▸ **AIM OF THE TASK**
Print all the data, keeping every line exactly as it is.

--- START EXTRACTED INFORMATION ---

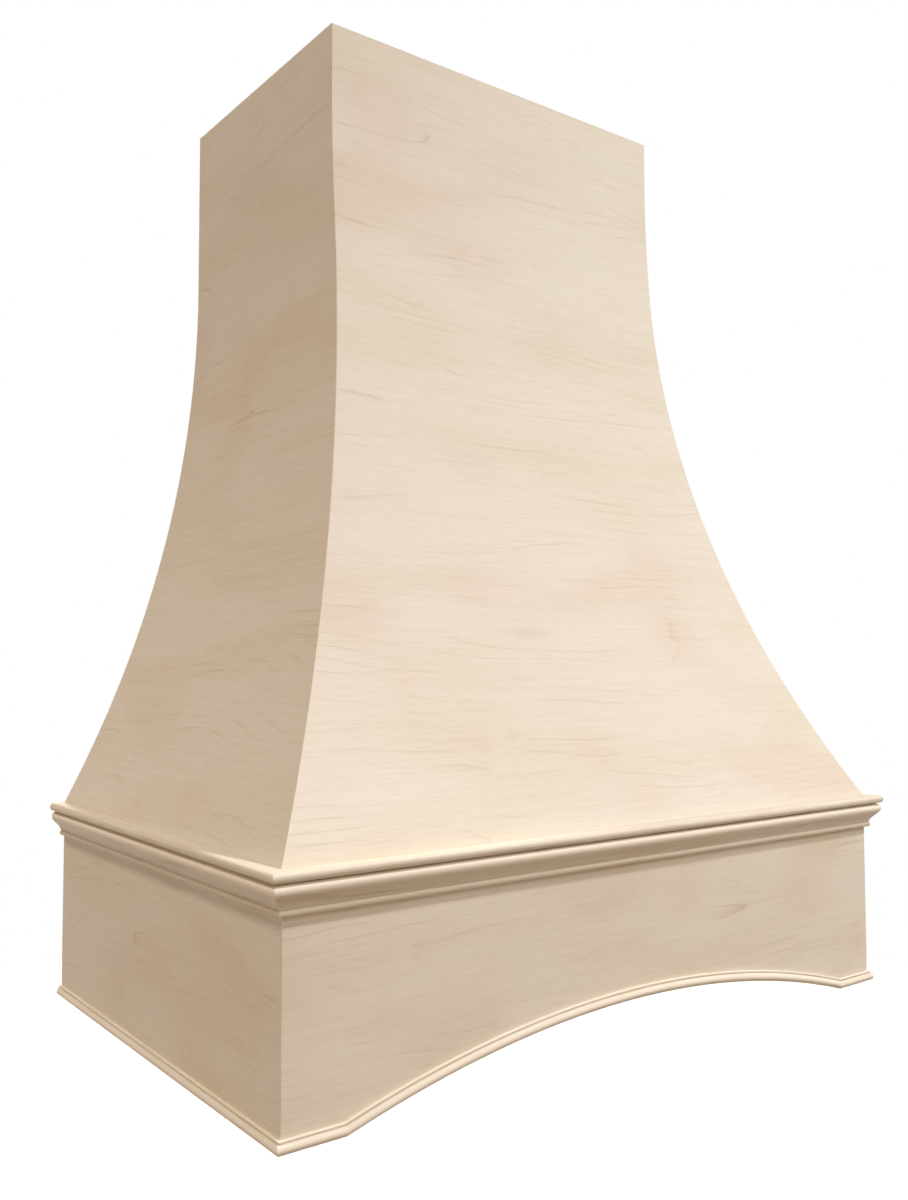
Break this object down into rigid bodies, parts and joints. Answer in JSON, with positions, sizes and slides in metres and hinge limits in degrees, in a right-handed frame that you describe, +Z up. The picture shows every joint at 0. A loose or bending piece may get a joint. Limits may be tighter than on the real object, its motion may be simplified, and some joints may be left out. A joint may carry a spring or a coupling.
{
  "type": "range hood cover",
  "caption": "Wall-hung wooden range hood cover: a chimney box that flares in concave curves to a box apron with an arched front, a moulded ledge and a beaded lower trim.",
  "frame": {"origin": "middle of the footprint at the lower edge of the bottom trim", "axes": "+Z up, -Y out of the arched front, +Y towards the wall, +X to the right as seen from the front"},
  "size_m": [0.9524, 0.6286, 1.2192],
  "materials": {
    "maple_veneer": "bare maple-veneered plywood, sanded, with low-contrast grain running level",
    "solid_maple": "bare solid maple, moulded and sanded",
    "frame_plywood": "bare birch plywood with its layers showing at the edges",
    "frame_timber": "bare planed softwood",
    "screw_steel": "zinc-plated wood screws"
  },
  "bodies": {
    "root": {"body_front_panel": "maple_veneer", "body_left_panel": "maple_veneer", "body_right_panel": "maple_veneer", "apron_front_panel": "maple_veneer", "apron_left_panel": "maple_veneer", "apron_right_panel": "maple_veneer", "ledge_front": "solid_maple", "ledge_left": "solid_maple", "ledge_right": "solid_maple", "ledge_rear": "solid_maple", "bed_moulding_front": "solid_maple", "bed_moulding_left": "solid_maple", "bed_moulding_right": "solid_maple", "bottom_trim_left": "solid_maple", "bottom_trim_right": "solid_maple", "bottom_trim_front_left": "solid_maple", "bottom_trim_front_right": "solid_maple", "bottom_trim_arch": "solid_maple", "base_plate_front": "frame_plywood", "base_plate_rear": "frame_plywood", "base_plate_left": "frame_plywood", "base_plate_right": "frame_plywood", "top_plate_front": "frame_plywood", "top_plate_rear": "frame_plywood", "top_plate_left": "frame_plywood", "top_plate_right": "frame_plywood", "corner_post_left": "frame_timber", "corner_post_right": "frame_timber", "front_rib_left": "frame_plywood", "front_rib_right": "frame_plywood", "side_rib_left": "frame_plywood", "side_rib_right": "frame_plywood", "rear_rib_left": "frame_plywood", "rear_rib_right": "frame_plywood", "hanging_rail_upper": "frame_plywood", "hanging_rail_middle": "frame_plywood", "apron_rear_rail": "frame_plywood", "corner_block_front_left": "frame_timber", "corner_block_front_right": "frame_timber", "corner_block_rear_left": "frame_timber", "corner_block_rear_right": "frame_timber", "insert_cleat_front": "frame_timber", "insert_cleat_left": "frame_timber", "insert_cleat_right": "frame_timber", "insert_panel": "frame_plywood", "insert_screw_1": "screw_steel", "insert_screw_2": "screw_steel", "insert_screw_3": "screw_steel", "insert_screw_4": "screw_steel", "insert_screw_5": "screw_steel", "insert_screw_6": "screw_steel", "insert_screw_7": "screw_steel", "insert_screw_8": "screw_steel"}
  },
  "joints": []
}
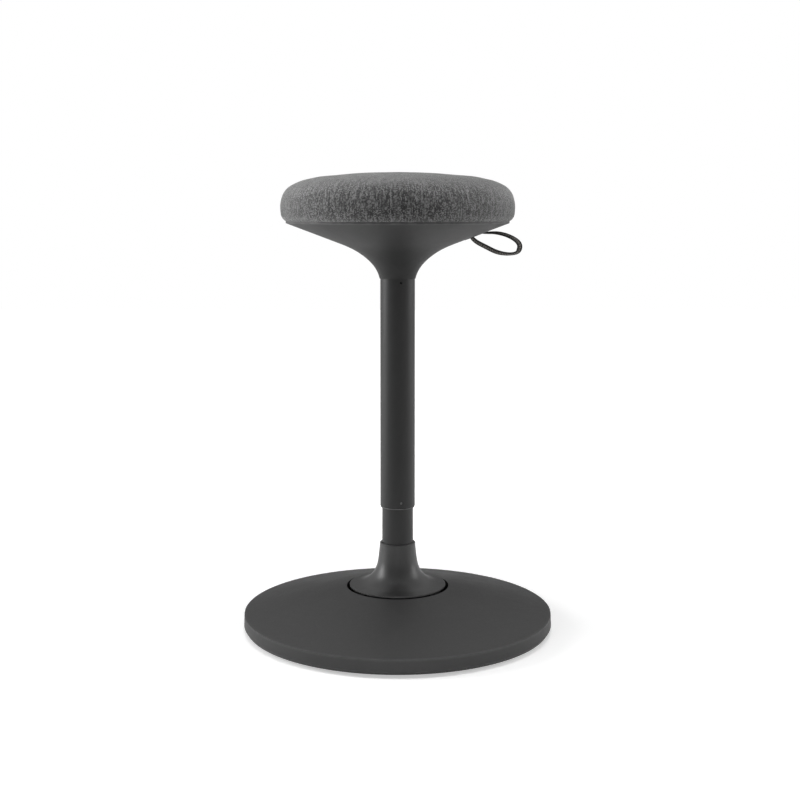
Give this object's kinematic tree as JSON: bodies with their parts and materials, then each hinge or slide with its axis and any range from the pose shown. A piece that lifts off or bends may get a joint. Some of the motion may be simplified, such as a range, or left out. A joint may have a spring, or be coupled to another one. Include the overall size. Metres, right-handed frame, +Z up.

--- END EXTRACTED INFORMATION ---

▸ **SOLUTION FOR THIS EXERCISE**
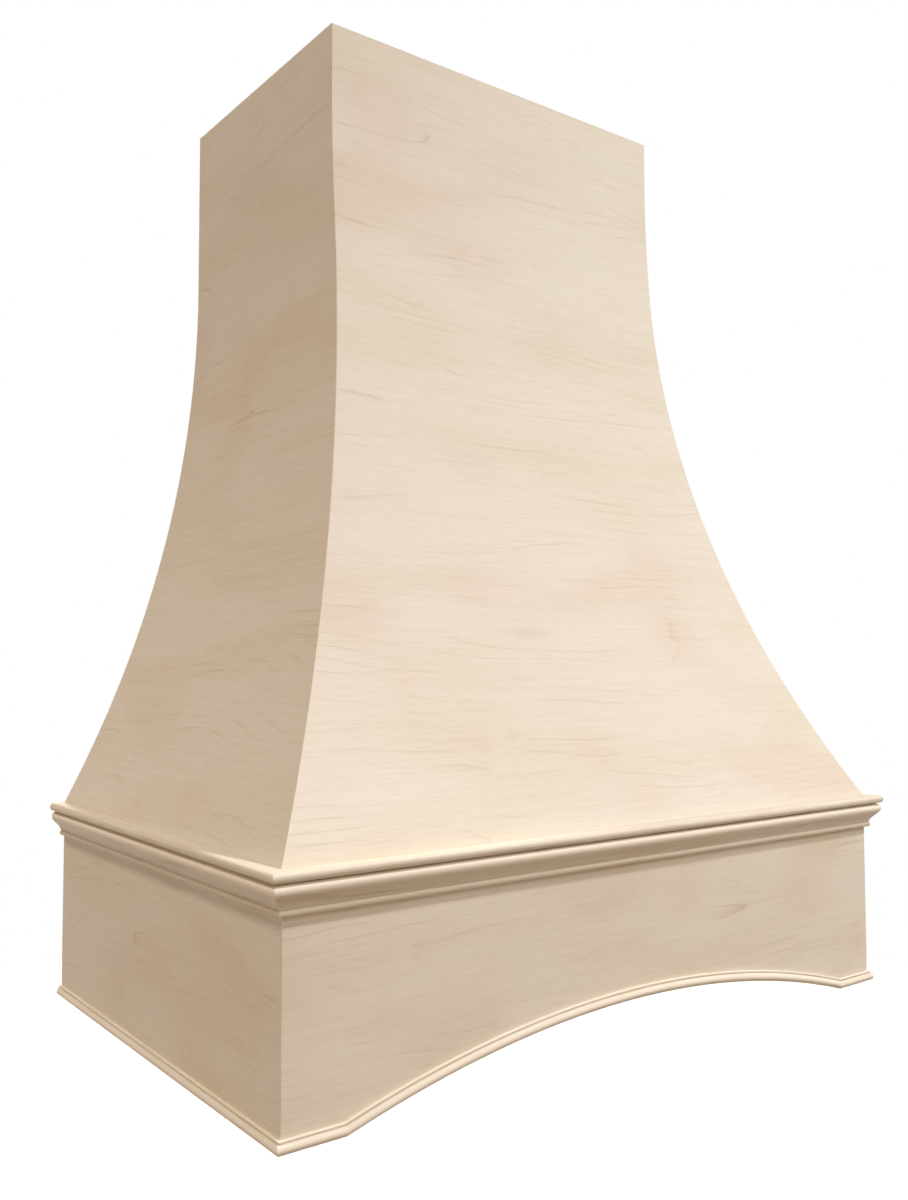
Break this object down into rigid bodies, parts and joints. Answer in JSON, with positions, sizes and slides in metres and hinge limits in degrees, in a right-handed frame that you describe, +Z up. The picture shows every joint at 0. A loose or bending piece may get a joint. Limits may be tighter than on the real object, its motion may be simplified, and some joints may be left out. A joint may carry a spring or a coupling.
{
  "type": "range hood cover",
  "caption": "Wall-hung wooden range hood cover: a chimney box that flares in concave curves to a box apron with an arched front, a moulded ledge and a beaded lower trim.",
  "frame": {"origin": "middle of the footprint at the lower edge of the bottom trim", "axes": "+Z up, -Y out of the arched front, +Y towards the wall, +X to the right as seen from the front"},
  "size_m": [0.9524, 0.6286, 1.2192],
  "materials": {
    "maple_veneer": "bare maple-veneered plywood, sanded, with low-contrast grain running level",
    "solid_maple": "bare solid maple, moulded and sanded",
    "frame_plywood": "bare birch plywood with its layers showing at the edges",
    "frame_timber": "bare planed softwood",
    "screw_steel": "zinc-plated wood screws"
  },
  "bodies": {
    "root": {"body_front_panel": "maple_veneer", "body_left_panel": "maple_veneer", "body_right_panel": "maple_veneer", "apron_front_panel": "maple_veneer", "apron_left_panel": "maple_veneer", "apron_right_panel": "maple_veneer", "ledge_front": "solid_maple", "ledge_left": "solid_maple", "ledge_right": "solid_maple", "ledge_rear": "solid_maple", "bed_moulding_front": "solid_maple", "bed_moulding_left": "solid_maple", "bed_moulding_right": "solid_maple", "bottom_trim_left": "solid_maple", "bottom_trim_right": "solid_maple", "bottom_trim_front_left": "solid_maple", "bottom_trim_front_right": "solid_maple", "bottom_trim_arch": "solid_maple", "base_plate_front": "frame_plywood", "base_plate_rear": "frame_plywood", "base_plate_left": "frame_plywood", "base_plate_right": "frame_plywood", "top_plate_front": "frame_plywood", "top_plate_rear": "frame_plywood", "top_plate_left": "frame_plywood", "top_plate_right": "frame_plywood", "corner_post_left": "frame_timber", "corner_post_right": "frame_timber", "front_rib_left": "frame_plywood", "front_rib_right": "frame_plywood", "side_rib_left": "frame_plywood", "side_rib_right": "frame_plywood", "rear_rib_left": "frame_plywood", "rear_rib_right": "frame_plywood", "hanging_rail_upper": "frame_plywood", "hanging_rail_middle": "frame_plywood", "apron_rear_rail": "frame_plywood", "corner_block_front_left": "frame_timber", "corner_block_front_right": "frame_timber", "corner_block_rear_left": "frame_timber", "corner_block_rear_right": "frame_timber", "insert_cleat_front": "frame_timber", "insert_cleat_left": "frame_timber", "insert_cleat_right": "frame_timber", "insert_panel": "frame_plywood", "insert_screw_1": "screw_steel", "insert_screw_2": "screw_steel", "insert_screw_3": "screw_steel", "insert_screw_4": "screw_steel", "insert_screw_5": "screw_steel", "insert_screw_6": "screw_steel", "insert_screw_7": "screw_steel", "insert_screw_8": "screw_steel"}
  },
  "joints": []
}
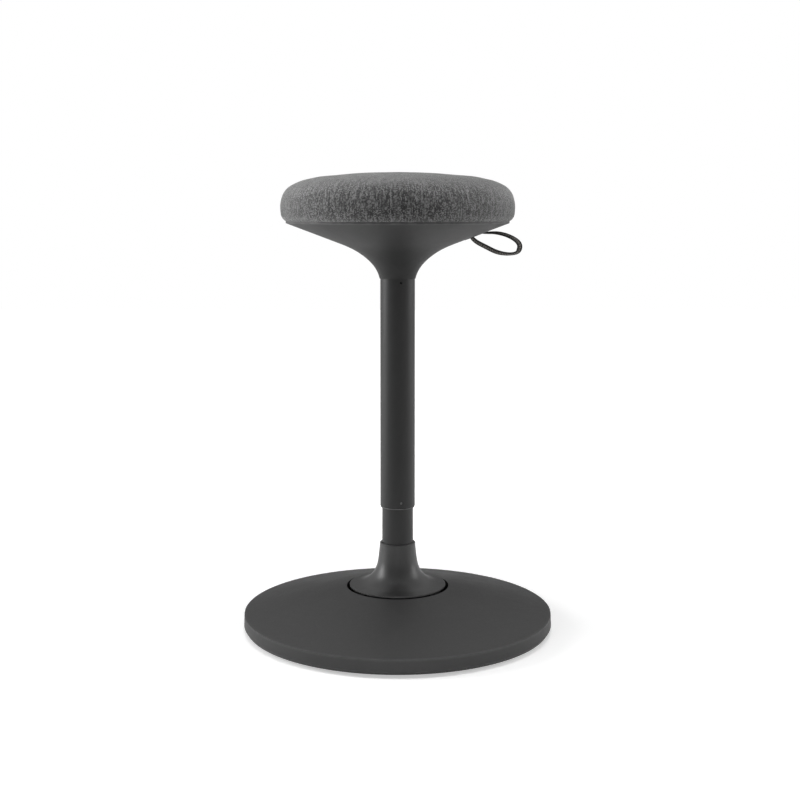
Give this object's kinematic tree as JSON: bodies with their parts and materials, then each hinge or slide with its axis and any range from the pose shown. A piece that lifts off or bends may get a joint. Some of the motion may be simplified, such as a range, or left out. A joint may have a spring, or be coupled to another one. Include the overall size. Metres, right-handed frame, +Z up.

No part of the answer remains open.